To do:
Extract the complete listing and repeat it word for word.

>> BEGIN Data lines

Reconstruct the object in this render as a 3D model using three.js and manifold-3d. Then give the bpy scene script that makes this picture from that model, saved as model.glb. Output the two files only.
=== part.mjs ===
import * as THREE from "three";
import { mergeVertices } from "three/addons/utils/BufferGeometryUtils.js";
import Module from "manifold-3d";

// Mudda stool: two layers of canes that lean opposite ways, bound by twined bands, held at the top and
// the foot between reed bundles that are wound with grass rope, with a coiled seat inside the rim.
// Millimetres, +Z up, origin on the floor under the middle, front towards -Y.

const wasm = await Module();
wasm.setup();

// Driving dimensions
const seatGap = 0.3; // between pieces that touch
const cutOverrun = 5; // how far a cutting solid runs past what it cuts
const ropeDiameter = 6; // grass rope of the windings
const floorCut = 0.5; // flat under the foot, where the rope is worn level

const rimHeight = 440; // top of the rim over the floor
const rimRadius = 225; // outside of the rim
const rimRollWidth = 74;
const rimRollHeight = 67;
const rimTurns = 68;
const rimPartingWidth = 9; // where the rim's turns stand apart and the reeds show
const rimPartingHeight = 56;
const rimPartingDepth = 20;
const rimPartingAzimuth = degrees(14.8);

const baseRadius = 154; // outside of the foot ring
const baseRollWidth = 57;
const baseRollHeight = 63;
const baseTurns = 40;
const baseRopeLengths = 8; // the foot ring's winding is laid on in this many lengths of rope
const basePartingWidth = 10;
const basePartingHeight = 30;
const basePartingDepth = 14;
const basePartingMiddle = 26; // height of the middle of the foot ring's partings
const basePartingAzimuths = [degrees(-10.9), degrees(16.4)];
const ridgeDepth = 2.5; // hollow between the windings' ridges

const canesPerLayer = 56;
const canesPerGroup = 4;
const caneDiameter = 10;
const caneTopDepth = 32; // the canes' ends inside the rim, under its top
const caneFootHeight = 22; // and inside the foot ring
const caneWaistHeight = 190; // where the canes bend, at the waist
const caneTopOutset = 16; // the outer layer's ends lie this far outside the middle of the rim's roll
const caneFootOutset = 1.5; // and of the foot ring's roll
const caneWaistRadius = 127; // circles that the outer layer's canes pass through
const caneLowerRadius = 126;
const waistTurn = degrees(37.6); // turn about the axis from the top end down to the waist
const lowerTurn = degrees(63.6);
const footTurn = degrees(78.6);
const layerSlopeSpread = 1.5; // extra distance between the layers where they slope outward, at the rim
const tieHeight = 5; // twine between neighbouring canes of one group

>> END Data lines

Response:
Reconstruct the object in this render as a 3D model using three.js and manifold-3d. Then give the bpy scene script that makes this picture from that model, saved as model.glb. Output the two files only.
=== part.mjs ===
import * as THREE from "three";
import { mergeVertices } from "three/addons/utils/BufferGeometryUtils.js";
import Module from "manifold-3d";

// Mudda stool: two layers of canes that lean opposite ways, bound by twined bands, held at the top and
// the foot between reed bundles that are wound with grass rope, with a coiled seat inside the rim.
// Millimetres, +Z up, origin on the floor under the middle, front towards -Y.

const wasm = await Module();
wasm.setup();

// Driving dimensions
const seatGap = 0.3; // between pieces that touch
const cutOverrun = 5; // how far a cutting solid runs past what it cuts
const ropeDiameter = 6; // grass rope of the windings
const floorCut = 0.5; // flat under the foot, where the rope is worn level

const rimHeight = 440; // top of the rim over the floor
const rimRadius = 225; // outside of the rim
const rimRollWidth = 74;
const rimRollHeight = 67;
const rimTurns = 68;
const rimPartingWidth = 9; // where the rim's turns stand apart and the reeds show
const rimPartingHeight = 56;
const rimPartingDepth = 20;
const rimPartingAzimuth = degrees(14.8);

const baseRadius = 154; // outside of the foot ring
const baseRollWidth = 57;
const baseRollHeight = 63;
const baseTurns = 40;
const baseRopeLengths = 8; // the foot ring's winding is laid on in this many lengths of rope
const basePartingWidth = 10;
const basePartingHeight = 30;
const basePartingDepth = 14;
const basePartingMiddle = 26; // height of the middle of the foot ring's partings
const basePartingAzimuths = [degrees(-10.9), degrees(16.4)];
const ridgeDepth = 2.5; // hollow between the windings' ridges

const canesPerLayer = 56;
const canesPerGroup = 4;
const caneDiameter = 10;
const caneTopDepth = 32; // the canes' ends inside the rim, under its top
const caneFootHeight = 22; // and inside the foot ring
const caneWaistHeight = 190; // where the canes bend, at the waist
const caneTopOutset = 16; // the outer layer's ends lie this far outside the middle of the rim's roll
const caneFootOutset = 1.5; // and of the foot ring's roll
const caneWaistRadius = 127; // circles that the outer layer's canes pass through
const caneLowerRadius = 126;
const waistTurn = degrees(37.6); // turn about the axis from the top end down to the waist
const lowerTurn = degrees(63.6);
const footTurn = degrees(78.6);
const layerSlopeSpread = 1.5; // extra distance between the layers where they slope outward, at the rim
const tieHeight = 5; // twine between neighbouring canes of one group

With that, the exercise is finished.